Nike Lunar Tempo General Info
The Nike Lunar Tempo is a lightweight neutral trainer designed with a cushioned ride in mind. The shoe adds a small amount of rubber compared to the previous model on the sole which gives a small amount of extra durability.
Just a few minutes in these shoes is all you need to notice the cushioning and unique fit Flywire gives you.
Nike Lunar Tempo Sole Info
The sole is almost entirely foam, besides a few patches of rubber on the bottom. This makes for a very cushioned ride.
Nike features Lunarlon foam in the sole which I would say gives a more cushioned ride than the New Balance Fresh Foam shoes (such as the 980s).
Nike describes Lunarlon as a foam that’s “30 percent lighter” than the traditional Phylon foam they use while also being resilient.
I found this to be true, since the foam didn’t wear down much at all during my 50 miles of testing. I noticed the arches in this shoe compressed much more than standard neutral shoes, so don’t expect too much support!
The sides of the sole have grooves that run the length of the shoe which not only look neat, but also allow the sole to compress nicely during impact. There are 19 raised sections on the sole of the shoe where 12 are rubber and the remainder are foam.
The foam sections are mostly in the midsole where the shoe sees little abrasion, but this will reduce the life of the shoe compared to a similar shoe with only rubber.
These raised sections make the shoe traction fairly reliable in muddy and snowy environments, just be careful about the elements getting through the upper.
Nike Lunar Tempo Upper Info
The upper is mostly a single piece of intricately woven fabric with strategically placed venting holes. Because it is almost all fabric, Nike painted on their logo and didn’t overlay any additional materials onto the upper.
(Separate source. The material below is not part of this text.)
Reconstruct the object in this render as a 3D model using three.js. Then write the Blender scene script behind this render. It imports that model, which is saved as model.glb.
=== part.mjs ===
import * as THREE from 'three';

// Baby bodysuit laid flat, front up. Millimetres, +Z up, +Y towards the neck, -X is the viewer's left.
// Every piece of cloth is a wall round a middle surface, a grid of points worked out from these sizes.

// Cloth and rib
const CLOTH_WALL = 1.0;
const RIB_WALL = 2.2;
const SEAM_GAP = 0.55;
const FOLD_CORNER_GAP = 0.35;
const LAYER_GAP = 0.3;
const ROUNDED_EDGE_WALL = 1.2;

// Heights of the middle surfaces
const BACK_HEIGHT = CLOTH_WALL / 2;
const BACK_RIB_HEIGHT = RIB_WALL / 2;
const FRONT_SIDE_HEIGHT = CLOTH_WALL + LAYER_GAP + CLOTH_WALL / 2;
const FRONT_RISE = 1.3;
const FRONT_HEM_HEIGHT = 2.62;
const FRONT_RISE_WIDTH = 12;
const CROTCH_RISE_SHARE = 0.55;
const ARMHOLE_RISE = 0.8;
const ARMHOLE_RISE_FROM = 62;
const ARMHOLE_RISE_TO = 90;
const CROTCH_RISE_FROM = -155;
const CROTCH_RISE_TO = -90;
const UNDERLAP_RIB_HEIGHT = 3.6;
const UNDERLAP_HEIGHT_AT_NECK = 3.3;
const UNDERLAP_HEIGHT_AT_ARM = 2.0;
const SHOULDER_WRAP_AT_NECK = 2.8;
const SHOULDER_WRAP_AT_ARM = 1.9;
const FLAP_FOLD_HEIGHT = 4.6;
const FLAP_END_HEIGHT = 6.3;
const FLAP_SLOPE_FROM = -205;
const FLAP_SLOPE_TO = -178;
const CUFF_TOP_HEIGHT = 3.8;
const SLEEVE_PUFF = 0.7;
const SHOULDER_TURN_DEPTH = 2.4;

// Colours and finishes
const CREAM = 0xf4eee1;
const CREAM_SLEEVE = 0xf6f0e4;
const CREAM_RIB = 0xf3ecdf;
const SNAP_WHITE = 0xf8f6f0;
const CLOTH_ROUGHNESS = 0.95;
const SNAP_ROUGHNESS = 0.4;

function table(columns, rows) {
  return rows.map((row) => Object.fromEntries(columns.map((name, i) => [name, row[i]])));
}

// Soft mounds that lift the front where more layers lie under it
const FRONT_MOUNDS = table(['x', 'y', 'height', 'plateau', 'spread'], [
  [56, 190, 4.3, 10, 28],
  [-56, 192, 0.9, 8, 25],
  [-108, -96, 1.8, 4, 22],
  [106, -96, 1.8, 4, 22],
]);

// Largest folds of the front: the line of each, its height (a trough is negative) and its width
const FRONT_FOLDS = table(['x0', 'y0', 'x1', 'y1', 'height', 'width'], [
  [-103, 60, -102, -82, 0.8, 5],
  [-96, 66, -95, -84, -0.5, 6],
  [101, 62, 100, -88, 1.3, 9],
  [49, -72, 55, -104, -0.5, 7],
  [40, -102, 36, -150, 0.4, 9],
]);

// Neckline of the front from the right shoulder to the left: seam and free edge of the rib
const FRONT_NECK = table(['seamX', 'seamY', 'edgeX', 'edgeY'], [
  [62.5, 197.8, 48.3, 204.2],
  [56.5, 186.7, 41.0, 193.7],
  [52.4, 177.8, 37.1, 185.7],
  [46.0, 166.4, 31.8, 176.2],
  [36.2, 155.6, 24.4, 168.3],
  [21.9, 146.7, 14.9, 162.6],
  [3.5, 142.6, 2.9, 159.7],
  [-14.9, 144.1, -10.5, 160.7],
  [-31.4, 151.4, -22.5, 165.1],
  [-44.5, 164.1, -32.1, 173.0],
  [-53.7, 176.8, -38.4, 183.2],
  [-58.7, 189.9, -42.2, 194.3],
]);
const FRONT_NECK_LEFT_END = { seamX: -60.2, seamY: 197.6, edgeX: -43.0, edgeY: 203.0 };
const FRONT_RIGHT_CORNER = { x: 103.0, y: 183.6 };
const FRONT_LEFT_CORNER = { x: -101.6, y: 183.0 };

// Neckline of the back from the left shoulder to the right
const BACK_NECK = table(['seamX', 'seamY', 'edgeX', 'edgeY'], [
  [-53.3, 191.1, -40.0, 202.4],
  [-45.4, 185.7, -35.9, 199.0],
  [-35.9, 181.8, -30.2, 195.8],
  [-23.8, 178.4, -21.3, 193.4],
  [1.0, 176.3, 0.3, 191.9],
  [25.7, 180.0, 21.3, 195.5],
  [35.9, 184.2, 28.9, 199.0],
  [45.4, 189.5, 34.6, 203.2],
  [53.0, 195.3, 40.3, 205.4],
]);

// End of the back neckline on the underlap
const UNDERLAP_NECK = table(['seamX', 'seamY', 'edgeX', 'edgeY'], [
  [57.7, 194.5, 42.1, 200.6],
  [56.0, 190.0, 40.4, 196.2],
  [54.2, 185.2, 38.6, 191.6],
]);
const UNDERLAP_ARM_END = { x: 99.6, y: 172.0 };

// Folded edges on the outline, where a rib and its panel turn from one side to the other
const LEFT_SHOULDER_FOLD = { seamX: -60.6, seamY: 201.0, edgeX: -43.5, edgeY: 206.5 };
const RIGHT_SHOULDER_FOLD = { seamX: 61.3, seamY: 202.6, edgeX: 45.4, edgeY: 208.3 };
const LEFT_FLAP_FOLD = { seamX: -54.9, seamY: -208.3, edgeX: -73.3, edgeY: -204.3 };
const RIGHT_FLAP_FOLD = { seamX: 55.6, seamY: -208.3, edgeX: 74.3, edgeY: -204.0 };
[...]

Beneath the outer fabric on the upper is a more uniform internal mesh that runs the length of the shoe up to the heel-cup.
I found the upper to be very breathable, to the point where I might not want to take this shoe out on a very cold run without thicker socks.
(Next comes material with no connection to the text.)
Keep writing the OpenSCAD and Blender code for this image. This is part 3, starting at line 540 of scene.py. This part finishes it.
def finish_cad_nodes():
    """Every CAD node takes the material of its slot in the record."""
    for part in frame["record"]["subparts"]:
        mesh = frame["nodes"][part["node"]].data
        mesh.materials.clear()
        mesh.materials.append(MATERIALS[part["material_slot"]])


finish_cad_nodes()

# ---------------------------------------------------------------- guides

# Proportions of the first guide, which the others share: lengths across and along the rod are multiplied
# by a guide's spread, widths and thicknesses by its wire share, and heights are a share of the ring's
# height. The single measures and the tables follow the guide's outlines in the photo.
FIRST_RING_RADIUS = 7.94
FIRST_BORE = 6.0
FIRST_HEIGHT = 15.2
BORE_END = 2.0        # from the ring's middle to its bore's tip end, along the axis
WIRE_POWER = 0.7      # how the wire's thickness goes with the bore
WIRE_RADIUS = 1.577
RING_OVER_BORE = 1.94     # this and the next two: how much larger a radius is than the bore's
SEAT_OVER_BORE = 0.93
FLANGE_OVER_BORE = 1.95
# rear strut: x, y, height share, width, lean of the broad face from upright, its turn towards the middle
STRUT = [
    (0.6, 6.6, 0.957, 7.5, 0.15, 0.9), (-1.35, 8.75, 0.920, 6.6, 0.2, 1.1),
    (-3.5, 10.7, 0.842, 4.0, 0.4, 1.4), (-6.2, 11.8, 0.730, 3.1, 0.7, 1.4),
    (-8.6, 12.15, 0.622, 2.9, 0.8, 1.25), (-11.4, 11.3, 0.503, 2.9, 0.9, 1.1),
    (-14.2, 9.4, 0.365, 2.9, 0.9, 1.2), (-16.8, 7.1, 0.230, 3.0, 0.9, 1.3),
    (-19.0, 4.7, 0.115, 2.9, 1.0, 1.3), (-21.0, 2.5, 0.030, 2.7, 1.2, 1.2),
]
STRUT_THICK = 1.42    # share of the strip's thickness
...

The Brooks Launch 2s also has very breathable fabric, but I found their fabric of the Lunar Tempo to be more durable with similar breathability. I was disappointed that these shoes didn’t fit as well as most other Nikes on me.
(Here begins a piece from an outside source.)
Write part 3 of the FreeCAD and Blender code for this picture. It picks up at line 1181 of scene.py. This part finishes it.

The toebox felt small. I think it’s partially because the fabric upper in the toe box has a stiffer fabric beneath it that holds the shape and my feet felt that stiffer fabric.
It could also be that the shoe has double the normal amount of fly-wire ‘wires’ and that makes the shoe tight fitting.
This isn’t much of a deal-breaker, it’s more of a note that you should give these shoes a test run in a larger size before purchasing them.
Nike placed Flywire in the Lunar Tempos, and it’s twice as much flywire as most shoes with the technology such as the Nike Air Zoom Elite 7s. Was it twice as snug?
I wouldn’t say so, it just evened out the force on the Flywire. I also noticed the Flywire rubbed against itself when you walked in the shoes. It wasn’t uncomfortable, but it was subtle and unusual.
I was happy to see ample use of reflective material in the Flywire and in the heel (I like safety).
Because of this, I took a closer look at how Nike wove the fabric around the reflective heel patches and stumbled across what seems to be a minor manufacturing defect.
One of the fabric sections covering the reflective patches slides around on the reflective patch while the other 3 sections were glued/heat formed to the reflective material.
This doesn’t affect the performance of the shoe at all, but it does make you wonder how closely Nike inspects their shoes.
Nike Lunar Tempo Conclusions
The Nike Lunar Tempo is sure to excite those stuck with heavy cushioning shoes looking for a lightweight alternative.
It’s breathable, reflective, and fits tightly (maybe too tightly for some). I think this newer model brings useful upgrades to the predecessor and will perform as well or better.
We thank the nice people at Nike for sending us a pair of Lunar Tempo to test. This did not influence the outcome of the review, written after running more than 50 miles in them.